ENH/DOC: reimplement Series delegates/accessors using descriptors by shoyer · Pull Request #9322 · pandas-dev/pandas (original) (raw)

OK, a few things we could do:

  1. Do checks to take str out of __dir__ for invalid types. This would eliminate the auto-complete issue, but I think s.str? would give the same message you showed above (object s.str not found).
  2. Return a standard StringsMethod object, but add some sort of hook that checks that the type is valid before every method lookup. You could still auto-complete str methods, though, and this is more complex for .dt, because it can create several sub-types of accessors.
  3. Make s.str for invalid types some sort of "deferred error" object that raises TypeError when any attribute is accessed but with a copied docstring from StringMethods. I tossed together an implementation, which gives us functionality like the following:
In [15]: s = pd.Series([1])

In [16]: s.str.<tab>

In [17]: s.str
Out[17]: <pandas.core.series.InvalidStringMethods at 0x107a32fd0>

In [18]: s.str?
Type:        InvalidStringMethods
String form: <pandas.core.series.InvalidStringMethods object at 0x107a8e150>
File:        /Users/shoyer/dev/pandas/pandas/core/series.py
Docstring:
Vectorized string functions for Series. NAs stay NA unless handled
otherwise by a particular method. Patterned after Python's string methods,
with some inspiration from R's stringr package.

Examples
--------
>>> s.str.split('_')
>>> s.str.replace('_', '')

In [19]: s.str.cat
---------------------------------------------------------------------------
TypeError                                 Traceback (most recent call last)
<ipython-input-19-e75e3f77c883> in <module>()
----> 1 s.str.cat

/Users/shoyer/dev/pandas/pandas/core/series.py in __getattr__(self, name)
   2552
   2553     def __getattr__(self, name):
-> 2554         raise self._error
   2555
   2556

TypeError: Can only use .str accessor with string values, which use np.object_ dtype in pandas

Unfortunately, it is not possible (AFAICT) to make an object on which repr raises a TypeError but for which __doc__ is well defined.

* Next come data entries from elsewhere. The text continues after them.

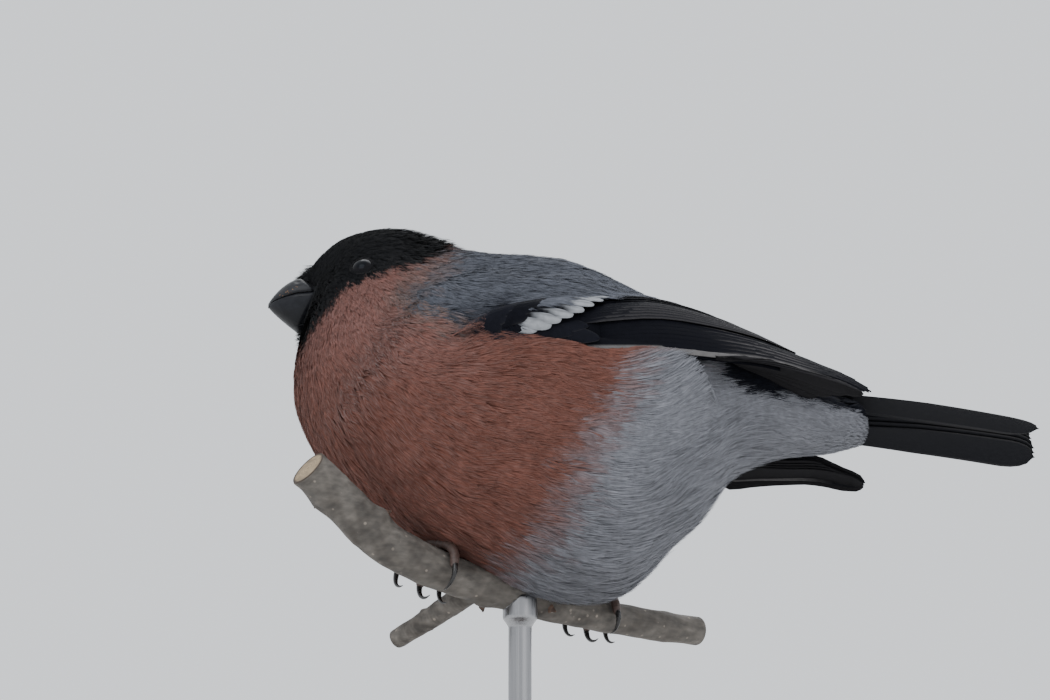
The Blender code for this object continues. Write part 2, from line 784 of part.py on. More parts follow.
def disc(name, radius, low, high, bevel, collection, finish, segments=48):
    """A turned disc or rod, upright on the world's vertical axis, in world millimetres."""
    mesh = bpy.data.meshes.new(name)
    shape = bmesh.new()
    wide = radius * MM
    bmesh.ops.create_cone(
        shape, cap_ends=True, segments=segments, radius1=wide, radius2=wide, depth=(high - low) * MM
    )
    bmesh.ops.translate(shape, vec=(0, 0, (low + high) / 2 * MM), verts=shape.verts)
    shape.to_mesh(mesh)
    shape.free()
    mesh.shade_smooth()
    mesh.set_sharp_from_angle(angle=math.radians(40))
    mesh.materials.append(finish)
    obj = bpy.data.objects.new(name, mesh)
    collection.objects.link(obj)
    if bevel:
        edge = obj.modifiers.new("edge", "BEVEL")
        edge.width = bevel * MM
        edge.segments = 1
        edge.limit_method = "ANGLE"
        edge.angle_limit = math.radians(60)
        apply_modifiers(obj)
    return obj


def build():
    clear_scene()
    parts = new_collection("bullfinch")
    scrap = new_collection("cutters")

    black = material("cap_black", (0.012, 0.013, 0.017), 0.6)
    red = material("breast_red", (0.50, 0.16, 0.10), 0.8)
    grey = material("mantle_grey", (0.20, 0.21, 0.24), 0.8)
    white = material("vent_white", (0.62, 0.63, 0.65), 0.85)
    quill = material("wing_black", (0.02, 0.02, 0.028), 0.45)
    tail_finish = material("tail_black", (0.017, 0.017, 0.026), 0.45)
    horn = material("beak_horn", (0.03, 0.033, 0.04), 0.35)
    eye_finish = material("eye_dark", (0.01, 0.008, 0.007), 0.08)
    skin = material("leg_brown", (0.09, 0.055, 0.04), 0.55)
    bark = material("bark", (0.16, 0.13, 0.11), 0.9)
    wood = material("stand_wood", (0.16, 0.09, 0.05), 0.45)
    steel = material("stand_steel", (0.42, 0.42, 0.43), 0.35, 1.0)

    head = body_piece("head", 0.0, HEAD_END, 14, parts, black)
    neck = body_piece("neck", HEAD_END, NECK_END, 4, parts, red)
    torso = body_piece("torso", NECK_END, TORSO_END, 16, parts, grey)
    rump = body_piece("rump", TORSO_END, len(BODY) - 1.0, 9, parts, white)

    beak_hole = beak_cutter(scrap)
    cut(head, beak_hole)
    upper = beak_jaw("beak_upper", True, parts, horn)
    beak_jaw("beak_lower", False, parts, horn)
    for side in (-1, 1):
        pit = ball("nostril", (NOSTRIL[0], side * NOSTRIL[1], NOSTRIL[2]), NOSTRIL_RADIUS, scrap, 8)
        cut(upper, pit)

    skin_y, outward = surface_y(head, EYE_X, EYE_Z)
    for side, name in ((1, "left"), (-1, "right")):
        facing = Vector((outward.x, side * outward.y, outward.z))
        on_skin = Vector((EYE_X, side * skin_y, EYE_Z))
        union(head, [lid_ring(f"lid_{name}", on_skin, facing, scrap)])
        centre = on_skin - facing * EYE_SINK
        cut(head, ball(f"socket_{name}", centre, EYE_RADIUS + GAP, scrap, 16))
        ball(f"eye_{name}", centre, EYE_RADIUS, parts, 16).data.materials.append(eye_finish)

    for name, hang, right in (("wing_left", 0.0, False), ("wing_right", RIGHT_WING_HANG, True)):
        pocket = wing(name, hang, right, parts, scrap, quill)
        cut(torso, pocket)
        cut(rump, pocket)

    tail = tail_core(parts, "tail")
    tail.data.materials.append(tail_finish)
    union(tail, [tail_vane(k, s, scrap) for k in range(TAIL_PAIRS) for s in (-1, 1)], "MANIFOLD")
    cut(rump, tail_core(scrap, "tail_slot", grow=GAP + TAIL_SLOT_ROOM, end=72.0))

    perch = perch_tube("perch", 0.0, parts)
    perch.data.materials.append(bark)
    twig_points = [row[:3] for row in TWIG]
    pieces = [tube("twig", twig_points, [row[3] for row in TWIG], scrap)]
    pieces += [bud(f"bud_{i}", *place, scrap) for i, place in enumerate(BUDS)]
    union(perch, pieces)
    clearance = perch_tube("perch_clearance", GAP + 0.5, scrap)
    twig_clearance = tube("twig_clearance", twig_points, [row[3] + GAP + 0.3 for row in TWIG], scrap)
    cut(torso, clearance)
    cut(torso, twig_clearance)

    toe_clearance = perch_tube("toe_clearance", GAP, scrap)
    for side in ("left", "right"):
        pieces = leg_pieces(side, scrap)
        leg = pieces[0]
        leg.name = f"leg_{side}"
        scrap.objects.unlink(leg)
        parts.objects.link(leg)
        leg.data.materials.append(skin)
        union(leg, pieces[1:])
        cut(leg, toe_clearance)
        for cutter in leg_pieces(side, scrap, grow=GAP + 0.1):
            cut(torso, cutter)

    disc("stand_base", BASE_RADIUS, 0.0, BASE_HEIGHT, BASE_BEVEL, parts, wood)
    rod_foot = BASE_HEIGHT + GAP
    rod_top = BIRD_LIFT + 4.5
    rod = disc("stand_rod", ROD_RADIUS, rod_foot, rod_top, 0.0, parts, steel, 24)
    saddle = disc("saddle", SADDLE_RADIUS, rod_top - SADDLE_HEIGHT, rod_top, 0.0, scrap, steel, 24)
    union(rod, [saddle])
    cut(rod, perch_tube("saddle_clearance", GAP + 0.05, scrap))

    for helper in list(scrap.objects):
        bpy.data.objects.remove(helper, do_unlink=True)
    bpy.data.collections.remove(scrap)


build()
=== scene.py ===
"""A male bullfinch at life size, gripping a short cut branch that a plain round stand holds."""

import math

import bmesh
import bpy
import numpy as np
from mathutils import Matrix, Vector


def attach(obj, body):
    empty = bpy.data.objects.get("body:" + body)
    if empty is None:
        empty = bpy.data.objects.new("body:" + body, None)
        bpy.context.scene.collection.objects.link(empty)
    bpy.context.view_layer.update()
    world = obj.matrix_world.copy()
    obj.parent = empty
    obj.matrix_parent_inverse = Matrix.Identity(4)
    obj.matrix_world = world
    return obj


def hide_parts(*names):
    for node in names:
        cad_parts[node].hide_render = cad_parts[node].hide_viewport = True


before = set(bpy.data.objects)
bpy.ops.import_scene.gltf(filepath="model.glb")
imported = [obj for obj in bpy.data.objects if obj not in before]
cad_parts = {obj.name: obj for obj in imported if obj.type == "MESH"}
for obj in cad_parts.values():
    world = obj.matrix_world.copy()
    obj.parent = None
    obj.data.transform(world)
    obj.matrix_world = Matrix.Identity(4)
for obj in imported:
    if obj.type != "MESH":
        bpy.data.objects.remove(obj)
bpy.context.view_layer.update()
for cad_node in bpy.context.selected_objects:
    cad_node.select_set(False)


# Studio. A plain pale floor under soft light from large panels, with the camera low down and looking up at
# the bird's left side, as in the photograph. The framing keeps the bird's place in the picture.
def plain_finish(name, colour, roughness):
    """A new material and its Principled shader."""
    made = bpy.data.materials.new(name)
    made.use_nodes = True
    shader = made.node_tree.nodes["Principled BSDF"]
    shader.inputs["Base Color"].default_value = (*colour, 1.0)
    shader.inputs["Roughness"].default_value = roughness
    return made, shader


fine_wear = bpy.data.node_groups.new("fine_wear", "ShaderNodeTree")
for label, kind, start in (
    ("Colour", "NodeSocketColor", (0.5, 0.5, 0.5, 1.0)),
    ("Place", "NodeSocketVector", (0.0, 0.0, 0.0)),
    ("Scale", "NodeSocketFloat", 900.0),
    ("Amount", "NodeSocketFloat", 0.15),
    ("Roughness", "NodeSocketFloat", 0.5),
):
    fine_wear.interface.new_socket(label, in_out="INPUT", socket_type=kind).default_value = start
for label, kind in (("Colour", "NodeSocketColor"), ("Roughness", "NodeSocketFloat"), ("Height", "NodeSocketFloat")):
    fine_wear.interface.new_socket(label, in_out="OUTPUT", socket_type=kind)


def fill_fine_wear(nodes, links):
    """Noise that varies a colour and a roughness a little, and gives a height for a bump."""
    given, out = nodes.new("NodeGroupInput"), nodes.new("NodeGroupOutput")
    noise = nodes.new("ShaderNodeTexNoise")
    noise.inputs["Detail"].default_value = 4.0
    links.new(given.outputs["Place"], noise.inputs["Vector"])
    links.new(given.outputs["Scale"], noise.inputs["Scale"])
    steps = {}
    for label, operation, value in (
        ("centre", "SUBTRACT", 0.5), ("spread", "MULTIPLY", 4.0), ("amount", "MULTIPLY", 1.0), ("gain", "ADD", 1.0),
        ("dull", "MULTIPLY_ADD", 0.5),
    ):
        steps[label] = nodes.new("ShaderNodeMath")
        steps[label].operation = operation
        steps[label].inputs[1].default_value = value
    tint = nodes.new("ShaderNodeMix")
    tint.data_type = "RGBA"
    tint.blend_type = "MULTIPLY"
    tint.inputs["Factor"].default_value = 1.0
    links.new(noise.outputs["Fac"], steps["centre"].inputs[0])
    links.new(steps["centre"].outputs["Value"], steps["spread"].inputs[0])
    links.new(steps["spread"].outputs["Value"], steps["amount"].inputs[0])
    links.new(given.outputs["Amount"], steps["amount"].inputs[1])
    links.new(steps["amount"].outputs["Value"], steps["gain"].inputs[0])
    links.new(steps["centre"].outputs["Value"], steps["dull"].inputs[0])
    links.new(given.outputs["Roughness"], steps["dull"].inputs[2])
    links.new(given.outputs["Colour"], tint.inputs["A"])
    links.new(steps["gain"].outputs["Value"], tint.inputs["B"])
    links.new(tint.outputs["Result"], out.inputs["Colour"])
    links.new(steps["dull"].outputs["Value"], out.inputs["Roughness"])
    links.new(noise.outputs["Fac"], out.inputs["Height"])


fill_fine_wear(fine_wear.nodes, fine_wear.links)


def worn(made, shader, scale, amount, roughness, stretch=(1.0, 1.0, 1.0), relief=0.0, colour_from=None):
    """Runs a material's colour and roughness through the fine wear, laid out on Object coordinates."""
    nodes, links = made.node_tree.nodes, made.node_tree.links
    place, stretched, wear = nodes.new("ShaderNodeTexCoord"), nodes.new("ShaderNodeMapping"), nodes.new("ShaderNodeGroup")
    wear.node_tree = fine_wear
    stretched.inputs["Scale"].default_value = stretch
    wear.inputs["Scale"].default_value = scale
    wear.inputs["Amount"].default_value = amount
    wear.inputs["Roughness"].default_value = roughness
    wear.inputs["Colour"].default_value = shader.inputs["Base Color"].default_value
    if colour_from is not None:
        links.new(colour_from, wear.inputs["Colour"])
    links.new(place.outputs["Object"], stretched.inputs["Vector"])
    links.new(stretched.outputs["Vector"], wear.inputs["Place"])
    links.new(wear.outputs["Colour"], shader.inputs["Base Color"])
    links.new(wear.outputs["Roughness"], shader.inputs["Roughness"])
    if relief:
        bump = nodes.new("ShaderNodeBump")
        bump.inputs["Strength"].default_value = 1.0
        bump.inputs["Distance"].default_value = relief
        links.new(wear.outputs["Height"], bump.inputs["Height"])
        links.new(bump.outputs["Normal"], shader.inputs["Normal"])
    return wear


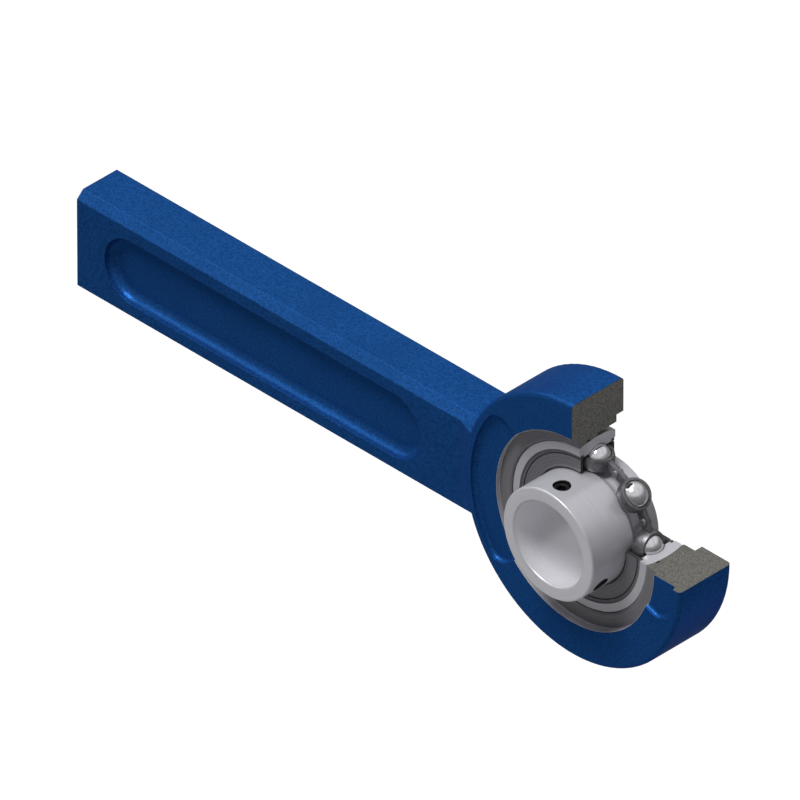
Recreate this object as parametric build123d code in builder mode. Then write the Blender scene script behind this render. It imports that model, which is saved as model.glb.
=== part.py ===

I'm -0 on these options. They add complexity and I don't think they're that much more usable -- if s.str? says not found, the first thing I'm going to try to do is see what s.str is, which will raise the TypeError. I also don't think there are that many who search through the Series namespace for methods -- there are simply too many methods/properties for that to be very useable.